Using one’s attire to send messages is a serious ritual, and women aren’t the only ones who have mastered the art. Men have learned to send signals via the humble business suit.

HE: Actually, there was one guy there who hit the middle ground perfectly. On the Wallace Beery end, we had a guy in a sleeveless undershirt, on the E.F Hutton end, we had the standard bulletproof blue wool, and then there was this guy. He was in the eye of this storm dressed in cowboy boots, good Levi’s and a white long-sleeved dress shirt.

SHE: Good Levi’s? Is that your idea of watering-hole chic?

HE: Beats the hell out of the Wallace Beery guy. The point is, the booted guy looked absolutely relaxed. Simple, casual, clean, prole-elegant. Perfect for the time and place. This easy-going guy wasn’t sending any messages or making any bold fashion statements. He wasn’t working at it. But I guess that’s not calculating enough for the upscale after-work set.

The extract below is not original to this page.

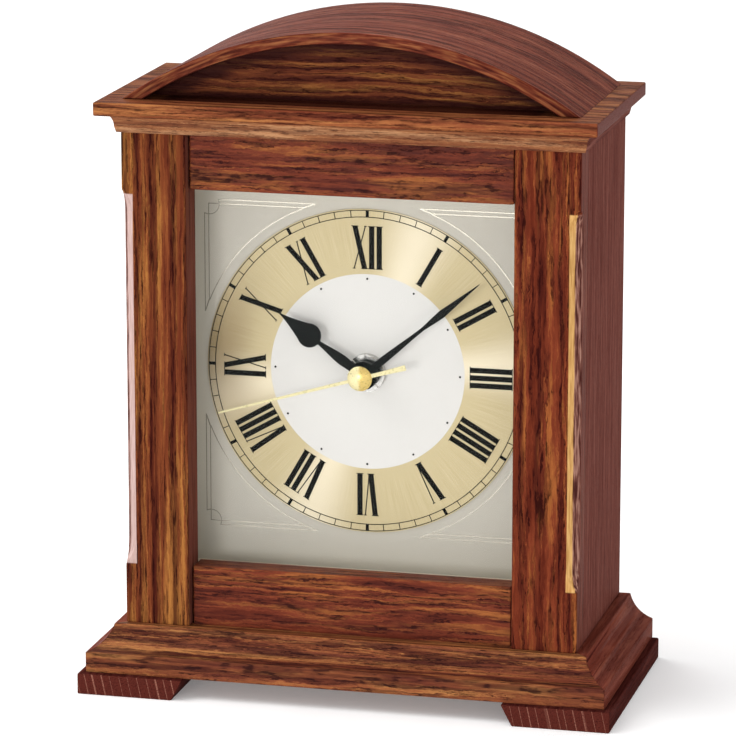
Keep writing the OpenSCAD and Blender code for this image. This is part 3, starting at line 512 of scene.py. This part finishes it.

SHE: Au contraire, my dear. His studied approachability was as calculated as the demure mien of his female counterparts, believe me. You were too busy paying the bill and fighting your way to the door to notice that a blonde in a hard-metal bustier had sauntered over to his table and was leaning over him with easy familiarity.

Who had fired the first volley in this wordless exchange? We can only speculate. My guess is that when thread meets thread across a crowded room, the weave is either immediate or not at all. Mere words, it seems, no longer cut it.